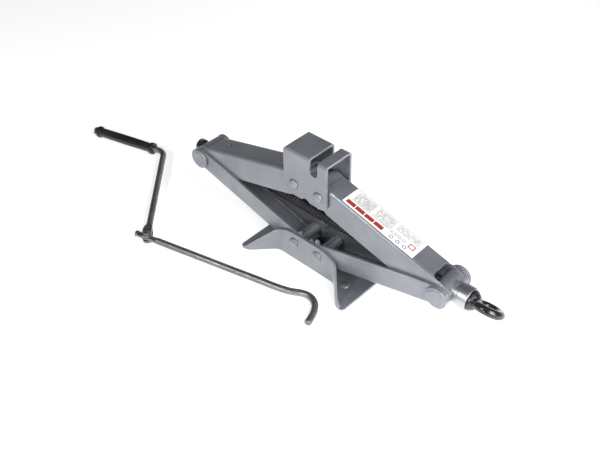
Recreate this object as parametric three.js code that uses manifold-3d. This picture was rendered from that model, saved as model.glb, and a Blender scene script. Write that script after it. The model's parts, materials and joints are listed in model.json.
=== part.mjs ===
// Scissor car jack of pressed sheet steel, with its loose folding crank lying beside it.
//
// The frame is in millimetres: X runs along the lead screw, Y across the jack along its pins, and
// Z up. The origin lies on the ground under the middle of the foot.

import * as THREE from 'three';
import { mergeVertices } from 'three/addons/utils/BufferGeometryUtils.js';
import Module from 'manifold-3d';

const wasm = await Module();
wasm.setup();

// ---------------------------------------------------------------- driving dimensions

const SHEET = 2.5;                              // pressed sheet of the arms, saddle and foot
const FIT = 0.3;                                // gap left between neighbouring pieces
const FILLET = 4;                               // outside radius of the pressed bends
const BIG = 60;                                 // reach of a cutting tool past the work

// Linkage: four equal arms between two pins on the foot, two in the saddle and two trunnions.
const ARM_LENGTH = 153.6;
const ARM_ANGLE = THREE.MathUtils.degToRad(14.8);
const PIN_X = 16.5;
const BASE_PIN_Z = 23.7;
const SCREW_Z = BASE_PIN_Z + ARM_LENGTH * Math.sin(ARM_ANGLE);
const HEAD_PIN_Z = 2 * SCREW_Z - BASE_PIN_Z;
const TRUNNION_X = PIN_X + ARM_LENGTH * Math.cos(ARM_ANGLE);

// Half-widths, from the middle of the jack outwards.
const UPPER_HALF = 15.2;
const LOWER_HALF = 18.1;
const SADDLE_HALF = 19;
const FOOT_HALF = 21;

// Arm channels: the web is on the side away from the screw.
const WEB_TOP = 13.5;
const UPPER_DEPTH = 17;
const LOWER_DEPTH = 13;
const WEB_START = 4;
const EAR_RADIUS = 11.5;
const NOTCH = { upper: 15, lower: 25 };         // length of web cut away at the trunnion
const DRAIN_HOLE = { x: 117, radius: 3.5 };

// Gear sectors on the arm ends, which make both sides rise together.
const TEETH = 11;
const MODULE = 3;
const PITCH_RADIUS = PIN_X;
const PRESSURE = THREE.MathUtils.degToRad(25);
const TOOTH_RADIUS = PITCH_RADIUS + 2.4;
const ROOT_RADIUS = PITCH_RADIUS - 3.15;
const BACKLASH = 0.35;
const SECTOR_TEETH = 4;

// Saddle that carries the car.
const SADDLE = { left: -29.6, right: 28, top: 143.5, bottom: 88.5 };
const SLOT = { left: 5.5, right: 16.5, bottom: 125 };

// Foot: a pan with a flat floor and walls that flare out into four toes.
const FOOT_END = 75;
const FOOT_TOE = 46.5;
const FOOT_WALL = 36;
const DIMPLE = { x: 53, y: 17, radius: 5, height: 1.6 };

// Pins and rivets.
const SHANK = 4;
const SLEEVE = 6.2;
const RIVET_HEAD = 5.8;
const TRUNNION = { radius: 11.5, half: 12.4, stub: 6, reach: 18.2, boss: 10.5, bossEnd: 11.8 };
const CAP = { radius: 12, from: 18.5, to: 22.5 };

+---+

■ Set task
Reproduce the listing above word for word.

■ Written reply
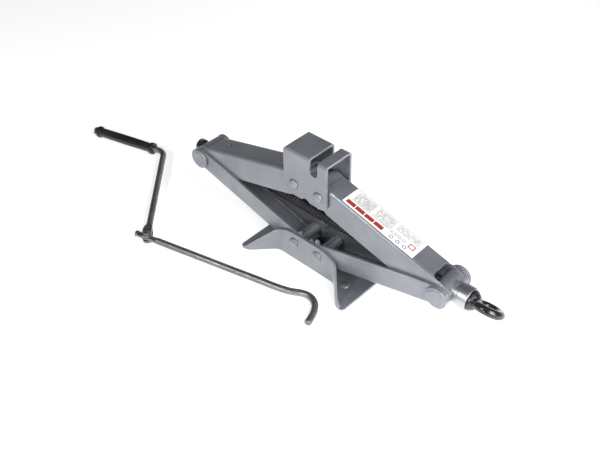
Recreate this object as parametric three.js code that uses manifold-3d. This picture was rendered from that model, saved as model.glb, and a Blender scene script. Write that script after it. The model's parts, materials and joints are listed in model.json.
=== part.mjs ===
// Scissor car jack of pressed sheet steel, with its loose folding crank lying beside it.
//
// The frame is in millimetres: X runs along the lead screw, Y across the jack along its pins, and
// Z up. The origin lies on the ground under the middle of the foot.

import * as THREE from 'three';
import { mergeVertices } from 'three/addons/utils/BufferGeometryUtils.js';
import Module from 'manifold-3d';

const wasm = await Module();
wasm.setup();

// ---------------------------------------------------------------- driving dimensions

const SHEET = 2.5;                              // pressed sheet of the arms, saddle and foot
const FIT = 0.3;                                // gap left between neighbouring pieces
const FILLET = 4;                               // outside radius of the pressed bends
const BIG = 60;                                 // reach of a cutting tool past the work

// Linkage: four equal arms between two pins on the foot, two in the saddle and two trunnions.
const ARM_LENGTH = 153.6;
const ARM_ANGLE = THREE.MathUtils.degToRad(14.8);
const PIN_X = 16.5;
const BASE_PIN_Z = 23.7;
const SCREW_Z = BASE_PIN_Z + ARM_LENGTH * Math.sin(ARM_ANGLE);
const HEAD_PIN_Z = 2 * SCREW_Z - BASE_PIN_Z;
const TRUNNION_X = PIN_X + ARM_LENGTH * Math.cos(ARM_ANGLE);

// Half-widths, from the middle of the jack outwards.
const UPPER_HALF = 15.2;
const LOWER_HALF = 18.1;
const SADDLE_HALF = 19;
const FOOT_HALF = 21;

// Arm channels: the web is on the side away from the screw.
const WEB_TOP = 13.5;
const UPPER_DEPTH = 17;
const LOWER_DEPTH = 13;
const WEB_START = 4;
const EAR_RADIUS = 11.5;
const NOTCH = { upper: 15, lower: 25 };         // length of web cut away at the trunnion
const DRAIN_HOLE = { x: 117, radius: 3.5 };

// Gear sectors on the arm ends, which make both sides rise together.
const TEETH = 11;
const MODULE = 3;
const PITCH_RADIUS = PIN_X;
const PRESSURE = THREE.MathUtils.degToRad(25);
const TOOTH_RADIUS = PITCH_RADIUS + 2.4;
const ROOT_RADIUS = PITCH_RADIUS - 3.15;
const BACKLASH = 0.35;
const SECTOR_TEETH = 4;

// Saddle that carries the car.
const SADDLE = { left: -29.6, right: 28, top: 143.5, bottom: 88.5 };
const SLOT = { left: 5.5, right: 16.5, bottom: 125 };

// Foot: a pan with a flat floor and walls that flare out into four toes.
const FOOT_END = 75;
const FOOT_TOE = 46.5;
const FOOT_WALL = 36;
const DIMPLE = { x: 53, y: 17, radius: 5, height: 1.6 };

// Pins and rivets.
const SHANK = 4;
const SLEEVE = 6.2;
const RIVET_HEAD = 5.8;
const TRUNNION = { radius: 11.5, half: 12.4, stub: 6, reach: 18.2, boss: 10.5, bossEnd: 11.8 };
const CAP = { radius: 12, from: 18.5, to: 22.5 };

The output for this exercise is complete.